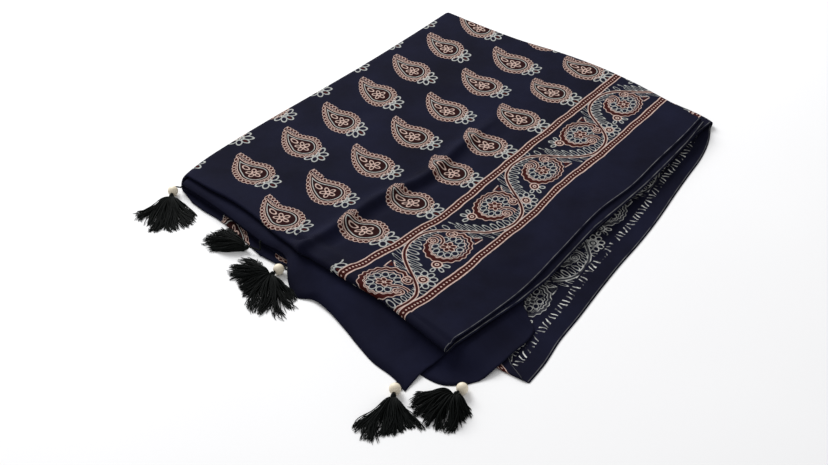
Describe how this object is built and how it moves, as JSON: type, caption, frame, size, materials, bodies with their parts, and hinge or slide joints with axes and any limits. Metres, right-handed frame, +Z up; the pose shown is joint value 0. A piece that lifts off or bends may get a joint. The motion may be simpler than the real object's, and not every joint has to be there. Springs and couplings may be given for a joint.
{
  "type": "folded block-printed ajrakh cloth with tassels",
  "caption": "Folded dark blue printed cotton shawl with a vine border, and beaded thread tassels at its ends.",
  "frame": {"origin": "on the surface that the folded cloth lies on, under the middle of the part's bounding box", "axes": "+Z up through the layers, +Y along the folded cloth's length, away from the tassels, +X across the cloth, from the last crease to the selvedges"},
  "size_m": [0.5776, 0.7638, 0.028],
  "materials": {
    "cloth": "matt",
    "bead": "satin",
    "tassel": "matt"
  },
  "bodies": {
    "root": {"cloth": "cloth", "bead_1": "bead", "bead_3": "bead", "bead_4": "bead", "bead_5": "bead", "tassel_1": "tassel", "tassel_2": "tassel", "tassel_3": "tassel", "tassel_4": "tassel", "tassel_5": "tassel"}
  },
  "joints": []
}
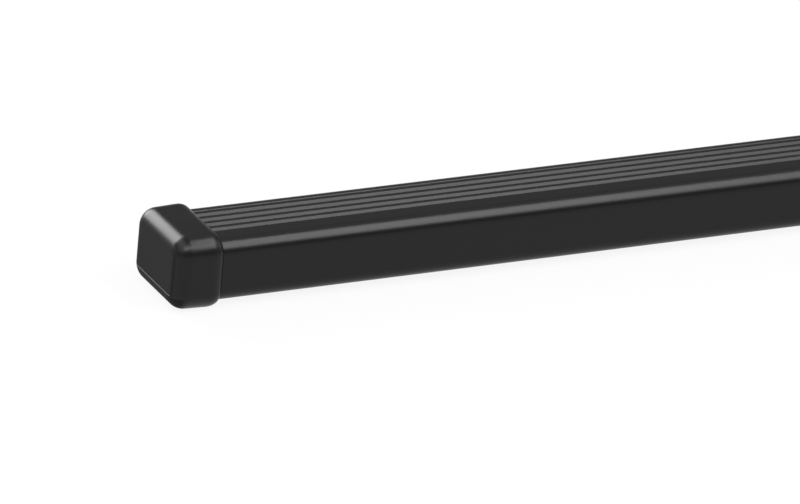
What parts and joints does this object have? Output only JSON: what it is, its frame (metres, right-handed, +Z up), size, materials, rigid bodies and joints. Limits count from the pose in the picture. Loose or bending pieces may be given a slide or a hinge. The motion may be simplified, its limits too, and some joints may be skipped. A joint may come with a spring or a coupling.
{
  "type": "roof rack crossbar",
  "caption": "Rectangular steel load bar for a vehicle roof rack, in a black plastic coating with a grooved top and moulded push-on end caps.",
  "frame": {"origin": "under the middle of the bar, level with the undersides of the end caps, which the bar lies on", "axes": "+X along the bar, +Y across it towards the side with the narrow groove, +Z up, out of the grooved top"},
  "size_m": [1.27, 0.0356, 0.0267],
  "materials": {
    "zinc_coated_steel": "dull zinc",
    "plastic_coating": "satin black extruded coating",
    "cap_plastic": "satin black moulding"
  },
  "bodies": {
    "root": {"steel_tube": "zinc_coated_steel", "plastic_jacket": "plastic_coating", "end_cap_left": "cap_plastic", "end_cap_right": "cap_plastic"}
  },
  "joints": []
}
····················
=== Your objective ===
Repeat every line of the data, exactly and in full.

=== Problem solution ===
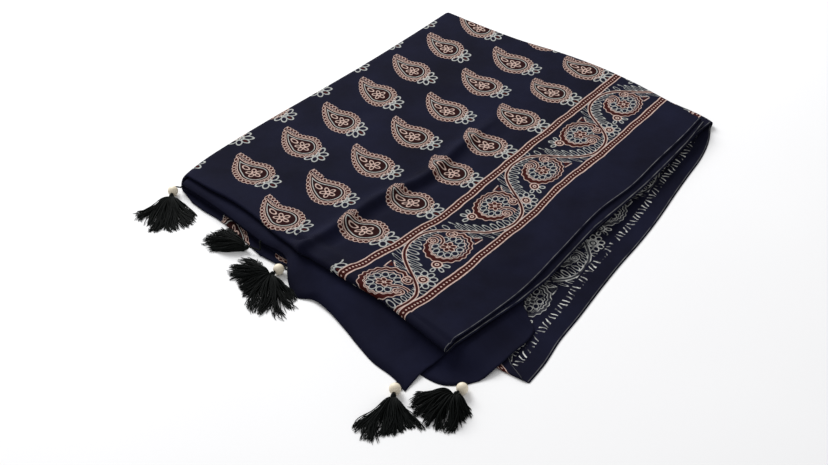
Describe how this object is built and how it moves, as JSON: type, caption, frame, size, materials, bodies with their parts, and hinge or slide joints with axes and any limits. Metres, right-handed frame, +Z up; the pose shown is joint value 0. A piece that lifts off or bends may get a joint. The motion may be simpler than the real object's, and not every joint has to be there. Springs and couplings may be given for a joint.
{
  "type": "folded block-printed ajrakh cloth with tassels",
  "caption": "Folded dark blue printed cotton shawl with a vine border, and beaded thread tassels at its ends.",
  "frame": {"origin": "on the surface that the folded cloth lies on, under the middle of the part's bounding box", "axes": "+Z up through the layers, +Y along the folded cloth's length, away from the tassels, +X across the cloth, from the last crease to the selvedges"},
  "size_m": [0.5776, 0.7638, 0.028],
  "materials": {
    "cloth": "matt",
    "bead": "satin",
    "tassel": "matt"
  },
  "bodies": {
    "root": {"cloth": "cloth", "bead_1": "bead", "bead_3": "bead", "bead_4": "bead", "bead_5": "bead", "tassel_1": "tassel", "tassel_2": "tassel", "tassel_3": "tassel", "tassel_4": "tassel", "tassel_5": "tassel"}
  },
  "joints": []
}
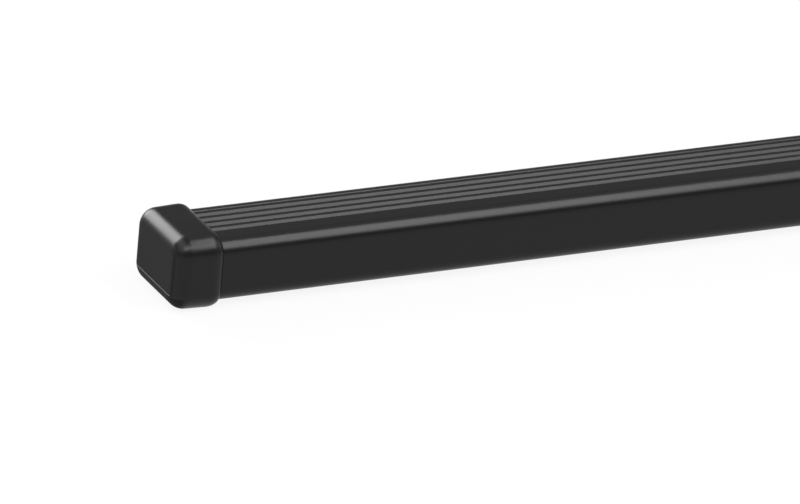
What parts and joints does this object have? Output only JSON: what it is, its frame (metres, right-handed, +Z up), size, materials, rigid bodies and joints. Limits count from the pose in the picture. Loose or bending pieces may be given a slide or a hinge. The motion may be simplified, its limits too, and some joints may be skipped. A joint may come with a spring or a coupling.
{
  "type": "roof rack crossbar",
  "caption": "Rectangular steel load bar for a vehicle roof rack, in a black plastic coating with a grooved top and moulded push-on end caps.",
  "frame": {"origin": "under the middle of the bar, level with the undersides of the end caps, which the bar lies on", "axes": "+X along the bar, +Y across it towards the side with the narrow groove, +Z up, out of the grooved top"},
  "size_m": [1.27, 0.0356, 0.0267],
  "materials": {
    "zinc_coated_steel": "dull zinc",
    "plastic_coating": "satin black extruded coating",
    "cap_plastic": "satin black moulding"
  },
  "bodies": {
    "root": {"steel_tube": "zinc_coated_steel", "plastic_jacket": "plastic_coating", "end_cap_left": "cap_plastic", "end_cap_right": "cap_plastic"}
  },
  "joints": []
}